● **Requirement**
Write only the number of lines holding the string "materials".

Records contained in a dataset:
··········

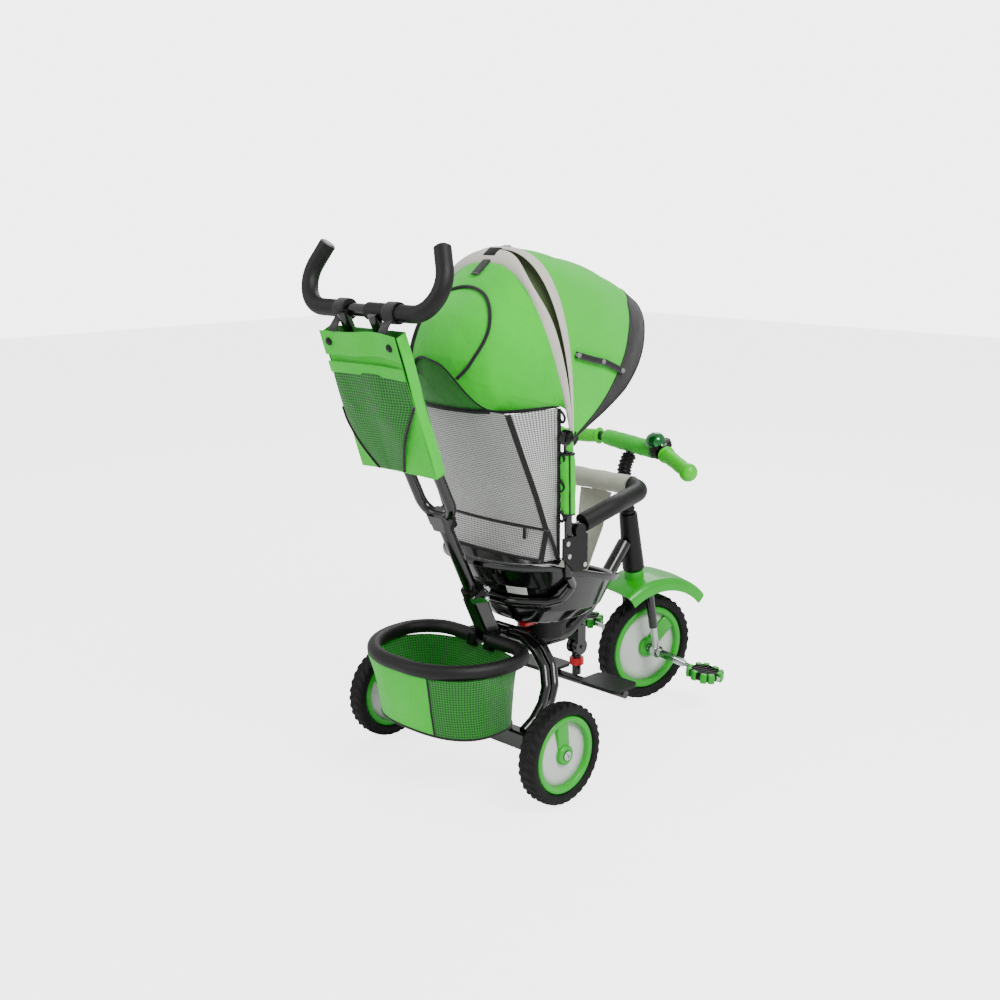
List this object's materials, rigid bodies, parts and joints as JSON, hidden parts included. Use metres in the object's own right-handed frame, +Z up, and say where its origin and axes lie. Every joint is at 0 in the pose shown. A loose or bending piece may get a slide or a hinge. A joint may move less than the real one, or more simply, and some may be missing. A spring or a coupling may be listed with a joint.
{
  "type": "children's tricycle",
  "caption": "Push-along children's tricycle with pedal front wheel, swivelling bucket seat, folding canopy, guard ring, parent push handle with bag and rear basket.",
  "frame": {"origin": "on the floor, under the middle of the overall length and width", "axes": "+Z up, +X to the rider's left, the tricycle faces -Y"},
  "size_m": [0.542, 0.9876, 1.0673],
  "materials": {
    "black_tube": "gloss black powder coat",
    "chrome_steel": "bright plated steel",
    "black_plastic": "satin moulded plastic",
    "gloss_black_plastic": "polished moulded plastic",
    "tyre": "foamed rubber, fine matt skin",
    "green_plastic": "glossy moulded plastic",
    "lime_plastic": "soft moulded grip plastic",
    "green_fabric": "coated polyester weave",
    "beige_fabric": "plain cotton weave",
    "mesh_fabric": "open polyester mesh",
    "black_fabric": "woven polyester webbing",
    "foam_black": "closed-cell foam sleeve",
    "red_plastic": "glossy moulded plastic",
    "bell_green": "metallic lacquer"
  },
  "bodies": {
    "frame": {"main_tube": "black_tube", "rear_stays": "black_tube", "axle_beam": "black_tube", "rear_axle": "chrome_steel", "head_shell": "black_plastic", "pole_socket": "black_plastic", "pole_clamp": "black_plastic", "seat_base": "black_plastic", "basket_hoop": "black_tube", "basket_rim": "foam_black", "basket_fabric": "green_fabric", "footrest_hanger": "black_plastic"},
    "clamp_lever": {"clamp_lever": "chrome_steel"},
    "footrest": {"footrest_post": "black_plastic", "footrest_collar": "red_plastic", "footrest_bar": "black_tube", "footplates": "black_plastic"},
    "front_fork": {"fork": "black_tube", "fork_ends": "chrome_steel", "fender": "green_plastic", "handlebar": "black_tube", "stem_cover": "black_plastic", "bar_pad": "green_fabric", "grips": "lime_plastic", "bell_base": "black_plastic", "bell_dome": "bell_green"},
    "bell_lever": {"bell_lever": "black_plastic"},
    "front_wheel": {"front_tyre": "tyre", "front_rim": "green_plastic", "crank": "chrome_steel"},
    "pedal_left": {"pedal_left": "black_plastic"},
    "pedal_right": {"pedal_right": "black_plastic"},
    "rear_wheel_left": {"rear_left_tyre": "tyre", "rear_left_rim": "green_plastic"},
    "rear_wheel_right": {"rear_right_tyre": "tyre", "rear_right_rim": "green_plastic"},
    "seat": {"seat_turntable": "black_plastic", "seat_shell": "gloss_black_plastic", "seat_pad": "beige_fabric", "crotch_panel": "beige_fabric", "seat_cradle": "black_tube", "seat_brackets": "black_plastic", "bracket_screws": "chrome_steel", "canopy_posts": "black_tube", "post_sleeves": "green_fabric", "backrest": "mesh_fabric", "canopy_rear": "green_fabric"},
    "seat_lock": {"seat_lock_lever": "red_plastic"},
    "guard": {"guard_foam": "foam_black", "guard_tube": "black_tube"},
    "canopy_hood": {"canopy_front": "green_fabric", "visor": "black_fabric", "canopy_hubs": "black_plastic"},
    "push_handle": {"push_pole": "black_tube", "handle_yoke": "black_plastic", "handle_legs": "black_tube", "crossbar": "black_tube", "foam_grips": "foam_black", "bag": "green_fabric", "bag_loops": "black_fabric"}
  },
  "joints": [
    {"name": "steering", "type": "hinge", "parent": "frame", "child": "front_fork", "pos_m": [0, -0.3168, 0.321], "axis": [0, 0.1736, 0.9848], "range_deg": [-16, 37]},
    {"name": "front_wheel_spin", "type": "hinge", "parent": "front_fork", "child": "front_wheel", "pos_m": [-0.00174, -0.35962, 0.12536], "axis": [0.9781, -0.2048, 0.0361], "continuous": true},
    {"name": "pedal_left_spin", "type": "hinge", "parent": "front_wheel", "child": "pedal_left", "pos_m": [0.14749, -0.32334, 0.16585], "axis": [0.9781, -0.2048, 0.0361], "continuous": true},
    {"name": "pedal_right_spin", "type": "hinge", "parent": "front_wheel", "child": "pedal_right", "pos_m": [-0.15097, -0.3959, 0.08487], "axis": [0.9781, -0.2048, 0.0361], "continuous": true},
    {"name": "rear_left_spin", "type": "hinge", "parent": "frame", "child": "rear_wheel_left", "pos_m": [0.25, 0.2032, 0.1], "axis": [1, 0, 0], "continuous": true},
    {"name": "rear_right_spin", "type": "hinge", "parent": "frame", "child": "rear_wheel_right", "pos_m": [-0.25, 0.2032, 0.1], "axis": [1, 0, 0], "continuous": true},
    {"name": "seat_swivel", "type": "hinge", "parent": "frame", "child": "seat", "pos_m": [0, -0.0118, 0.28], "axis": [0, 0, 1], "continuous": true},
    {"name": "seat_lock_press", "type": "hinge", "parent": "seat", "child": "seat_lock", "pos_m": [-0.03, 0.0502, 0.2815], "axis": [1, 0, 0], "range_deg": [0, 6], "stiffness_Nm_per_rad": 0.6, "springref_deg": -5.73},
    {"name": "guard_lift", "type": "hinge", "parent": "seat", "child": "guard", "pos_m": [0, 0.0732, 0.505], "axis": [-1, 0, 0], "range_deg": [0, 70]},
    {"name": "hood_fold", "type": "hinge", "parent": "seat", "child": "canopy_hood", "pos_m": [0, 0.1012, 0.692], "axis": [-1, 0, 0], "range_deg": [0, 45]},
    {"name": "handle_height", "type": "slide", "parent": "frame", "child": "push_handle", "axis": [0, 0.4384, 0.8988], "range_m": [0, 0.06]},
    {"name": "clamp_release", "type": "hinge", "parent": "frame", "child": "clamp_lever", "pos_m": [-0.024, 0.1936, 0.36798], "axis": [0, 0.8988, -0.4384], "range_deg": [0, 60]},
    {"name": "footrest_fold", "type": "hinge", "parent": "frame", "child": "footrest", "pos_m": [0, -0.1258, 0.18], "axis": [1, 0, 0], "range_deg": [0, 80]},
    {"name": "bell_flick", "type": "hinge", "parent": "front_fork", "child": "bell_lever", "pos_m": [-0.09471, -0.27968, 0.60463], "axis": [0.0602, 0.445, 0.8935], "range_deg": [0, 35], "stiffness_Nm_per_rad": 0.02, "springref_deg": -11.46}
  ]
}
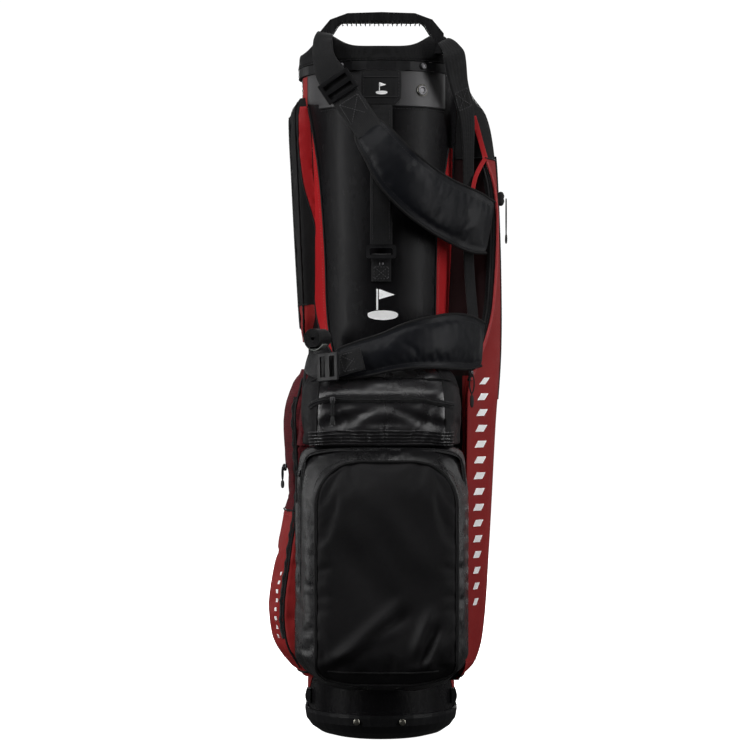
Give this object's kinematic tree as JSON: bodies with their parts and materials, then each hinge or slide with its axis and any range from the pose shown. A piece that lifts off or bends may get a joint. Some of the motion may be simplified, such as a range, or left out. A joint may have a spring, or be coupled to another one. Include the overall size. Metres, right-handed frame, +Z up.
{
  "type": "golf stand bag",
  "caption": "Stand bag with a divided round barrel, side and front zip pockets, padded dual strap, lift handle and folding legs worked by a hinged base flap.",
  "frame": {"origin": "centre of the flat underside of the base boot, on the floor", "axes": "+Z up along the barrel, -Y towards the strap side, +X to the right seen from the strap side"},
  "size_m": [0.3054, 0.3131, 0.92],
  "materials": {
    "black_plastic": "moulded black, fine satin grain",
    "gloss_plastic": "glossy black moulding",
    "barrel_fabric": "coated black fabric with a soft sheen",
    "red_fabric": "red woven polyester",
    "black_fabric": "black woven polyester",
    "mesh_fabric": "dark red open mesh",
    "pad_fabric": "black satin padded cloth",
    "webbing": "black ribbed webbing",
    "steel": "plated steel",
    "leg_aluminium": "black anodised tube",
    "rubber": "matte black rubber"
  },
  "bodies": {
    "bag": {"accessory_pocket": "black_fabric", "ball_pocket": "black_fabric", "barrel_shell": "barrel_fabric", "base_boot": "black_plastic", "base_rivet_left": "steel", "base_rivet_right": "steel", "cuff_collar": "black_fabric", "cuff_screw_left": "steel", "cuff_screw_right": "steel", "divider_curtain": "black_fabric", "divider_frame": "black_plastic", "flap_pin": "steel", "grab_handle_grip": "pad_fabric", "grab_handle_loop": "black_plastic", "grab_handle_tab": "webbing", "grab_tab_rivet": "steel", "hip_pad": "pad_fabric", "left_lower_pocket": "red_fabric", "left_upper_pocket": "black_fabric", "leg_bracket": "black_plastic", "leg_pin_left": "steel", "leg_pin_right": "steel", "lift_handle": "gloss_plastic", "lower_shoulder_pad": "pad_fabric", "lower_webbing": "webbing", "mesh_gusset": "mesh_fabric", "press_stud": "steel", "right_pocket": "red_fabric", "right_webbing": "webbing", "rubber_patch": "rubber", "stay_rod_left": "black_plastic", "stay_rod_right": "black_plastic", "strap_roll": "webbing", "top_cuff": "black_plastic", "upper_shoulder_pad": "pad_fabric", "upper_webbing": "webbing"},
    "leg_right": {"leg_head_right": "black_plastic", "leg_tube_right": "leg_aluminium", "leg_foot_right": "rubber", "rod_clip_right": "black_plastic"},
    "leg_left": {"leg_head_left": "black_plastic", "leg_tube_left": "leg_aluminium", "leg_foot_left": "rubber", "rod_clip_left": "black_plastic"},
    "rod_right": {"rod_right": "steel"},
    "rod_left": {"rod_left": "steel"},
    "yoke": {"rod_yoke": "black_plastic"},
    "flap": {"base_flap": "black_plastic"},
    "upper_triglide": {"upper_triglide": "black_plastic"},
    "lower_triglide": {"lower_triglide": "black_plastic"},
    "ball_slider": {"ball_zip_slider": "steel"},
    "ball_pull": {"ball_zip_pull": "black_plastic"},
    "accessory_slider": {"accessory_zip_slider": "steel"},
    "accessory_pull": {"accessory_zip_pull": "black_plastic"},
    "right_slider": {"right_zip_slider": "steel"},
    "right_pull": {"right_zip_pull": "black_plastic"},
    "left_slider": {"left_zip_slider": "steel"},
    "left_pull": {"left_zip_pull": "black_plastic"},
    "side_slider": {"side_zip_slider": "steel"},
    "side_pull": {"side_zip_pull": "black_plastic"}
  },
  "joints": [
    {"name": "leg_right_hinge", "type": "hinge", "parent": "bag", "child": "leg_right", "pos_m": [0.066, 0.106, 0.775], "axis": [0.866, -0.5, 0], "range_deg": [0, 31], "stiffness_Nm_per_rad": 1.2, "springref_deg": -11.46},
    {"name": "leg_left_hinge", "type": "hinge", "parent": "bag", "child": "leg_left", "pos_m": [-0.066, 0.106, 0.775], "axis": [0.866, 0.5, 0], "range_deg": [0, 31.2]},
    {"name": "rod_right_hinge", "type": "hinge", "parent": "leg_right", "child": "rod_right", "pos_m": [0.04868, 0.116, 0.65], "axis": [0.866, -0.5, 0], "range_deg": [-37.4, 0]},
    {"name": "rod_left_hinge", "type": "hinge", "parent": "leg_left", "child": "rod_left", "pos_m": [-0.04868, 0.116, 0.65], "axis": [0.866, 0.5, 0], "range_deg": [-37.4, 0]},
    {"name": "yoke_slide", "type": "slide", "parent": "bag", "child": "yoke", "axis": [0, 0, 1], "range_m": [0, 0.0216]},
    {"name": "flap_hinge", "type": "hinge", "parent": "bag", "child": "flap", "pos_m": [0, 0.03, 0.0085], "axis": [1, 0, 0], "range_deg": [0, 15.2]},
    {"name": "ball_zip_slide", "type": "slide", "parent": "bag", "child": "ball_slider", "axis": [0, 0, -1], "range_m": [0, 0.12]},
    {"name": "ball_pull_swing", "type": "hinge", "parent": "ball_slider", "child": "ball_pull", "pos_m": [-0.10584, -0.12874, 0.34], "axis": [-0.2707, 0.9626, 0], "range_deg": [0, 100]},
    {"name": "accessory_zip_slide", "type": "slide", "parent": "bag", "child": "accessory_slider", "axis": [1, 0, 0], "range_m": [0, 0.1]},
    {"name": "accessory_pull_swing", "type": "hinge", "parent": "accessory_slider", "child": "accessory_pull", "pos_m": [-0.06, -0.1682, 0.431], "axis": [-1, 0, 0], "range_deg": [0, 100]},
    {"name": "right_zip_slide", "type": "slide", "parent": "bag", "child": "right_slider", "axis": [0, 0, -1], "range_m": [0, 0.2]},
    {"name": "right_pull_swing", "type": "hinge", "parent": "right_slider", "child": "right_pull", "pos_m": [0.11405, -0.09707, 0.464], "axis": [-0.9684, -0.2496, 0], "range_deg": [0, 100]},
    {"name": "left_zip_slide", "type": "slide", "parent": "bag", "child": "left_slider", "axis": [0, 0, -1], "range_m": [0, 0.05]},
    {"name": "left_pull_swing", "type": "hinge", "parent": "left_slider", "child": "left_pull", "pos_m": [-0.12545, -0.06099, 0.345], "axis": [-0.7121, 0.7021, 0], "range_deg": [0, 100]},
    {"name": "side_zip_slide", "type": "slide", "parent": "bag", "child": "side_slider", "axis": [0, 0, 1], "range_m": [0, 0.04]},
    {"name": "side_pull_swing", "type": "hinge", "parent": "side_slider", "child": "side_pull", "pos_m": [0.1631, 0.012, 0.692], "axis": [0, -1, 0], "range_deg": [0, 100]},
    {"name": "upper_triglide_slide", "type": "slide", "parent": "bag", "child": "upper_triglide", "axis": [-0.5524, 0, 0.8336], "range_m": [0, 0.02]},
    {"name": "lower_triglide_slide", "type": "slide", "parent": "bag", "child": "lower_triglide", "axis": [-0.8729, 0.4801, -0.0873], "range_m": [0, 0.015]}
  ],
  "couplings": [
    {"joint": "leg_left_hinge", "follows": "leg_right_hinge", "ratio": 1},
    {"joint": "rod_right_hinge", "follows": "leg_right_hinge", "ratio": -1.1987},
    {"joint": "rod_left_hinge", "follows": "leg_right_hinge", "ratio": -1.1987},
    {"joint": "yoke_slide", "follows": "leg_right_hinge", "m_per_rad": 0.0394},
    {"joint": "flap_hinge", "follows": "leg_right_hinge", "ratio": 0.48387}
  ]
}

··········

● **Response below**
4